Feeling the chill this season? Here’s how to heat your home on a budget, with simple changes you can make TODAY!
Editorial feature by 101 EasyWays
With energy bills now costing the average UK household £2,500 a year – the majority of which goes on heating – there’s never been a better time to find ways to warm your home for less.
Much of this advice is obvious, like wearing jumpers and closing windows, but there’s plenty more you can do to ensure you’re keeping toasty in the most efficient way possible.
Heat your home on a budget
First off, have a look at how you’ve laid out your furniture. While it’s often convenient to wedge a sofa up against a radiator to maximize floor space, this will mean it is absorbing heat that could be warming your home.
By moving it even a short distance away from the radiator, hot air can circulate more freely. The same goes for items like drying racks and curtains, which – by the way – you should close at night to keep the heat in and the cold out.
When it comes to central heating, bear in mind that you don’t always need to turn it up as high as you might originally think.
The UK Health Security Agency recommends 18°C (65°F) as a minimum temperature for your home – marginally less than the previous figure of 21°C (70°F).
Opting for a slightly lower temperature can lead to significant savings, with the Energy Saving Trust estimating that turning thermostats down by just one degree can slash bills by up to 10%.

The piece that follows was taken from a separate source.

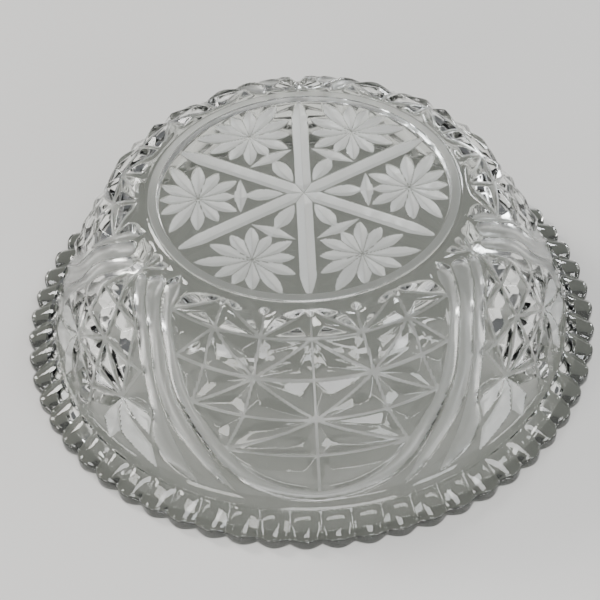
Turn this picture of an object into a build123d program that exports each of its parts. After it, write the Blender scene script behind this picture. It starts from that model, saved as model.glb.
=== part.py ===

Another quick and easy change you can make to boost efficiency is fitting reflective radiator panels, which are relatively inexpensive and easy to install. Alternatively, use tin foil for an even cheaper option.
Other simple things you can do includes closing the door whenever you leave a room, using sausage dog draft excluders and getting your boiler serviced to ensure it’s working efficiently.
You should also be wary of some energy saving advice you may hear that simply isn’t true.
This includes the idea that you can save energy by leaving the heating on all day rather than turning it on and off. In fact, this will only lead to you paying for heat you never use, according to the Center for Sustainable Energy.
Instead, the charity recommends programming your central heating to switch off while you’re in bed, before turning back on again about half an hour before you get up.